Troisième occurrence de la sorcellerie : au bout de l'article de l'historien Étienne Anheim, Le nom Machiavel, qui étudiait le parallèle Boucheron-Bataille, étaient cités les articles du même auteur dans les précédents numéros de cette revue Médiévales. Or, in fine, était mentionné Le diable en procès, Médiévales 44, printemps 2003. Ce numéro thématique est tout entier consacré à la démonologie et à la sorcellerie, et Etienne Anheim en était, avec Martine Ostorero, le maître d’œuvre. Il y a là un ensemble d'études savantes que je n'ai pas encore eu le temps de parcourir avec soin. Je ne citerai ici que la fin de cet article, qui se conclut lui-même sur un extrait d'Archives du Nord de Marguerite Yourcenar :
"Reste à ne pas oublier que derrière les discours érudits, la sorcellerie est avant tout « une histoire qui tue », selon la formule de Georg Modestin. Notre activité d'entomologistes du devenir occidental et notre focalisation sur les sources savantes ne doit pas effacer la réalité sociale de la répression judiciaire, connue par les très nombreuses sources de la pratique concernant la mise en accusation et l'exécution des victimes. Sabbat, sorcellerie, diable et démons sont le fruit de discours savants dont la répétition par les juges et les prédicateurs, à la manière des prophéties auto-réalisatrices, a fini par créer du réel, provoquant la mort d'hommes et de femmes sur les bûchers de l'Occident, et suscitant peut-être d'étranges pratiques dans les campagnes du xve et xvie siècles :
une bonne partie des victimes du Marteau des sorciers [sic] et autres traités rédigés par des démonologues surexcités et lus assidûment par les juges étaient à coup sûr de pauvres hères inoffensifs qui s'étaient attiré l'antipathie des voisins par un air ou des façons bizarres, des quintes d'humeur, le goût de la solitude ou quelque autre caractéristique peu goûtée des gens (...). Mais il faut aussi compter avec ceux qu'une malignité véritable, une vague rancune contre les misères et les brimades subies, un goût décrié ou un besoin inassouvi menaient au sabbat en fait ou en songe. Après les journées passées à biner les champs de navets ou à piocher dans des tourbières, des gueux trouvaient dans le petit groupe dépenaillé, accroupi dans un hallier autour d'un tas de braises, l'équivalent de nos danses redevenues primitives, de nos musiques de grincements et de cris, peut-être de nos fumées et de nos potions hallucinatoires. Ils y satisfont l'instinct de s'agglomérer comme des larves ; ils goûtent la chaleur et la promiscuité des corps, la nudité, interdite ailleurs, le petit frisson ou le petit ricanement de l'ignoble ou de l'illicite. Le reflet des flammes qui joue sur ces misérables ne présage pas seulement la mort patibulaire, toujours préparée pour eux ; ces lueurs viennent du fond d'eux-mêmes, sinon d'un autre monde*."

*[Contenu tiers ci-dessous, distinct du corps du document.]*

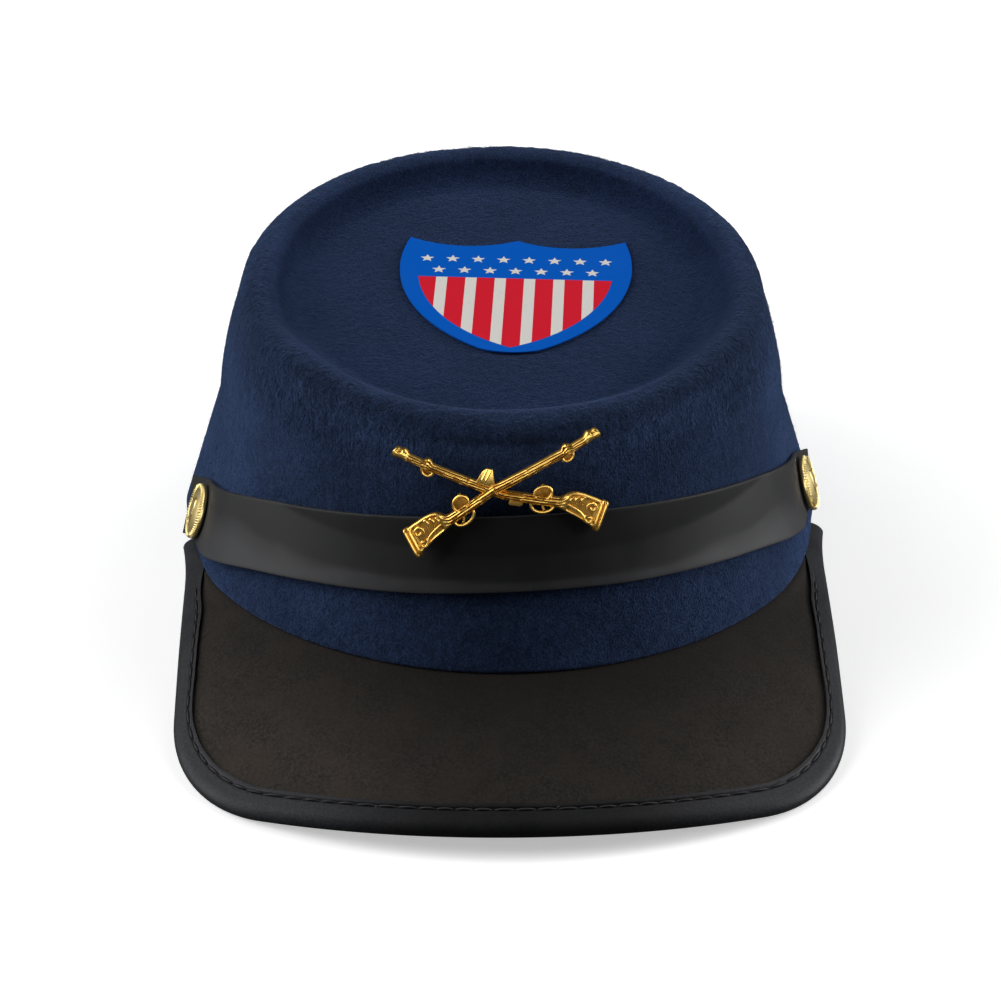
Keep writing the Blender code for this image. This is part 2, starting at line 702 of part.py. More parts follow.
def make_patch(collection, frame):
    curve = bpy.data.curves.new("shield_patch", "CURVE")
    curve.dimensions = "2D"
    curve.fill_mode = "BOTH"
    curve.extrude = PATCH_THICKNESS / 2
    outline = shield_outline()
    spline = curve.splines.new("POLY")
    spline.points.add(len(outline) - 1)
    for point, place in zip(spline.points, outline):
        point.co = (place.x, place.y, 0, 1)
    spline.use_cyclic_u = True
    patch = add_object("shield_patch", curve, collection, frame)
    x, y = PATCH_CENTRE
    lift = GAP + PATCH_THICKNESS / 2
    patch.location = (x, y - lift * math.sin(TOP_TILT), floor_height(y) + lift * math.cos(TOP_TILT))
    patch.rotation_euler = (Matrix.Rotation(TOP_TILT, 3, "X") @ Matrix.Rotation(PATCH_TURN, 3, "Z")).to_euler()
    patch.data.materials.append(material("Printed card", (0.05, 0.15, 0.45), 0.35))
    return patch


# ------------------------------------------------------------------------------------------------ standing


def points_of(piece):
    graph = bpy.context.evaluated_depsgraph_get()
    evaluated = piece.evaluated_get(graph)
    points = [evaluated.matrix_world @ vertex.co for vertex in evaluated.to_mesh().vertices]
    evaluated.to_mesh_clear()
    return points


def lowest(points, turn):
    return min((turn @ point).z for point in points)


def where_it_ends(low, high, holds):
    """The angle between two others at which a test stops holding."""
    for _ in range(30):
        middle = (low + high) / 2
        low, high = (middle, high) if holds(middle) else (low, middle)
    return low


def resting_turn(front_points, back_points):
    """The turn that makes the left and right of the front and the back equally low."""
    left = [point for point in front_points if point.x < 0]
    right = [point for point in front_points if point.x > 0]
    turn = Matrix.Identity(3)
    for _ in range(4):
        tilt = where_it_ends(
            0.0,
            MOST_TILT,
            lambda angle: lowest(front_points, Matrix.Rotation(-angle, 3, "X") @ turn)
            < lowest(back_points, Matrix.Rotation(-angle, 3, "X") @ turn),
        )
        tipped = Matrix.Rotation(-tilt, 3, "X")
        roll = where_it_ends(
            -MOST_TILT,
            MOST_TILT,
            lambda angle: lowest(left, tipped @ Matrix.Rotation(angle, 3, "Y"))
            < lowest(right, tipped @ Matrix.Rotation(angle, 3, "Y")),
        )
        turn = Matrix.Rotation(roll, 3, "Y")
    return tipped @ turn


def stand(frame, pieces, front, back):
    """Tips the cap until it stands on both corners of its front piece and on its back one, over the origin."""
    frame.rotation_euler = resting_turn(points_of(front), points_of(back)).to_euler()
    bpy.context.view_layer.update()
    points = [point for piece in pieces for point in points_of(piece)]
    middles = [(min(values) + max(values)) / 2 for values in zip(*points)]
    bottom = min(point.z for point in points)
    frame.location = (-middles[0], -middles[1], -bottom - PRESS)
    bpy.context.view_layer.update()


def cutting_block(name, collection, parent):
    """A block whose top face lies on its parent's plane z = 0."""
    shape = bmesh.new()
    bmesh.ops.create_cube(shape, size=1.0)
    bmesh.ops.scale(shape, verts=shape.verts, vec=BLOCK_SIZE)
    bmesh.ops.translate(shape, verts=shape.verts, vec=(0, 0, -BLOCK_SIZE[2] / 2))
    mesh = bpy.data.meshes.new(name)
    shape.to_mesh(mesh)
    shape.free()
    block = add_object(name, mesh, collection, parent)
    hide(block)
    return block


def main():
    clear_scene()
    pieces = new_collection("Kepi cap")
    helpers = new_collection("Cutters")
    frame = add_object("cap_at_rest", None, pieces)
    crown = make_crown(pieces, frame)
    boolean(crown, "DIFFERENCE", cutting_block("level_hem", helpers, frame))
    binding = make_binding(pieces, frame)
    others = [
        make_peak(pieces, frame),
        make_strap(pieces, frame),
        *make_buttons(pieces, frame),
        make_badge(pieces, helpers, frame),
        make_patch(pieces, frame),
    ]
    bpy.context.view_layer.update()
    stand(frame, [crown, binding, *others], front=binding, back=crown)
    ground = cutting_block("ground", helpers, None)
    for pressed in (crown, binding):
        boolean(pressed, "DIFFERENCE", ground)


main()
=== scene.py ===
"""Kepi cap, finished: brushed blue felt with a dished top, a brown suede peak in a stitched black tape, a
satin chin strap held by two stamped buttons, a cast badge of crossed rifles and a printed card shield.

Lengths are metres. Each piece is shaped in the cap's own frame, where the hem's oval is centred on the origin
in the plane z = 0 and the front faces -Y, and is then tipped with the cap as it stands. Angles around the cap
start at the front and grow towards +X.
"""

import math
import random

import bmesh
import bpy
from mathutils import Matrix, Vector, noise


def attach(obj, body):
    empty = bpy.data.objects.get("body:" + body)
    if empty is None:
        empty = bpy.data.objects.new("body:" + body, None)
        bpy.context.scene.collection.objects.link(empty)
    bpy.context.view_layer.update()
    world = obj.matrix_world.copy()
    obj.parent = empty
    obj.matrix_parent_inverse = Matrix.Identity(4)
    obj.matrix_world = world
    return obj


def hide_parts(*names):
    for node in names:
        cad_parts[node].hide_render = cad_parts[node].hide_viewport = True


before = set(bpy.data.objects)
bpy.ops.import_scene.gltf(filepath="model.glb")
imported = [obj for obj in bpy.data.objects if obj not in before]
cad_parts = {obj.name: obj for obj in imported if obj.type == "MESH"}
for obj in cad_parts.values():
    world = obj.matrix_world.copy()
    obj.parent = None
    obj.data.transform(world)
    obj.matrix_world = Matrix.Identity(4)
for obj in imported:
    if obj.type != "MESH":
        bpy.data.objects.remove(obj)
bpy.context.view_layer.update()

MM = 0.001

# How the cap stands: tipped back on its hem, rolled a little, and its place on the floor
REST_TIP = math.radians(7.5792)
REST_ROLL = math.radians(0.1650)
REST_PLACE = Vector((0.000274, 0.021387, 0.012262))
REST_TURN = Matrix.Rotation(-REST_TIP, 4, "X") @ Matrix.Rotation(REST_ROLL, 4, "Y")
REST = Matrix.Translation(REST_PLACE) @ REST_TURN

# Crown
HEM_HALF_WIDTH = 0.0905
HEM_HALF_LENGTH = 0.0960
TOP_HALF_WIDTH = 0.0722
TOP_HALF_LENGTH = 0.0784
TOP_FULLNESS = 2.08
TOP_FORWARD = 0.0065
TOP_HEIGHT = 0.0673
TOP_TILT = math.radians(7.4)
WAIST_DEPTH = 0.0017
WAIST_SHARE = 0.54
SWELL = 0.0012
ROLL_RADIUS = 0.0065
ROLL_END = 140
DISH_DEPTH = 0.0060
RIM_LIFT = 0.0020  # the rolled edge is drawn up and back at the front
RIM_SET_BACK = 0.0025
RIM_SPAN = (0.20, 0.60)  # from the cosine of the angle where that starts to where it is whole
RIM_START = 0.78
FELT = 0.0025
PINCHES = (  # the felt is drawn in beside the buttons; places and reaches are degrees
    {"place": -80, "ahead": 20, "behind": 20},
    {"place": 80, "ahead": 30, "behind": 14},
)
HEM_PINCH = 0.0018
STRAP_PINCH = 0.0018
STRAP_PINCH_SHARE = 0.20
STRAP_PINCH_REACH = 0.30
BRIDGE_SHARE = 0.72

# Peak and its binding
PEAK_FRONT = 0.1364
PEAK_FRONT_RADIUS = 0.172
PEAK_CORNER_RADIUS = 0.038
PEAK_HALF_WIDTH = 0.0888
PEAK_PIVOT = 0.0220
PEAK_ENDS = {-1: 0.0190, 1: 0.0125}
PEAK_END_FLARE = 0.0018
PEAK_TURN = math.radians(-2.2)
PEAK_SLOPE = math.radians(30)
PEAK_BEND = 0.0015
BOARD = 0.0020
TAPE = 0.0007
TAPE_REACH = 0.0073
TAPE_END_REACH = 0.0061
GAP = 0.0003
STITCH_BACK = 0.0014  # of the stitch line, from the tape's inner edge

# Strap
STRAP_WIDTH = 0.0213
STRAP_NARROWING = 0.0020
STRAP_NARROWING_SPAN = (math.radians(15), math.radians(60))
STRAP_END_RISE = 0.0020
STRAP_END_RISE_SPAN = (math.radians(68), math.radians(82))
STRAP_TILT = 0.0019
STRAP_THICKNESS = 0.0010
STRAP_GAP = 0.0005
STRAP_HEIGHT = 0.03175
STRAP_CONE = math.radians(15.6)
STRAP_CONE_RADIUS = 0.0828
STRAP_END = math.radians(86)
STRAP_LIFT_START = math.radians(83)
STRAP_LIFT = 0.0008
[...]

Ce Marteau des sorcières (Malleus Malificarum) est l'un de ces ouvrages écrits par des clercs, ici les dominicains Henri Institoris et Jacques Sprenger, visant à stigmatiser la sorcellerie et indiquer des moyens de l'exterminer. Michelet, dans La sorcière, parle "d'âneries" et en fait une critique cinglante, pleine d'ironie :
"Cri sincère, cri de la peur, cri lamentable des victimes, des pauvres ensorcelés. Sprenger en est fort touché. Ne croyez pas que ce soit de ces scolastiques insensibles, hommes de sèche abstraction. Il a un cœur. C’est justement pour cela qu’il tue si facilement. Il est pitoyable, plein de charité ! Il a pitié de cette femme éplorée, naguère enceinte, dont la sorcière étouffa l’enfant d’un regard. Il a pitié du pauvre homme dont elle a fait grêler le champ. Il a pitié du mari qui, n’étant nullement sorcier, voit bien que sa femme est sorcière, et la traîne, la corde au cou, à Sprenger, qui la fait brûler.
Avec un homme cruel, on s’en tirerait peut-être ; mais, avec ce bon Sprenger, il n’y a rien à espérer. Trop forte est son humanité ; on est brûlé sans remède, ou bien il faut bien de l’adresse, une grande présence d’esprit"Ce Marteau des sorcières, on en retrouve enfin la trace dans le roman de Bataille, au tout début :
"Comme la nuit vient, Machiavel écarte les roseaux et voit qu'il est seul. C'est l'heure. Il s'ébroue et se met en chemin. Ne pas réfléchir, marcher jusqu'au matin puis se jeter dans un fossé et attendre. Il ne compte plus les jours. Bientôt c'est un déluge tiède bordé de saules. Machiavel marche sans rien voir. Il se récite à voix haute le Marteau des sorcières. La peste ravive, la peste libère. Soudain il tombe sur une forme pâle : une fillette le visage plongé dans la boue. Il s'agenouille et observe sans les toucher sa nuque, ses cheveux noirs, sa robe de toile, ses jambes nues. Puis l'enfant semble bouger, sa main cherche dans la terre, non, c'est la pluie, c'est le diable."
* M. Yourcenar, Archives du Nord, Paris, 1991, p. 990.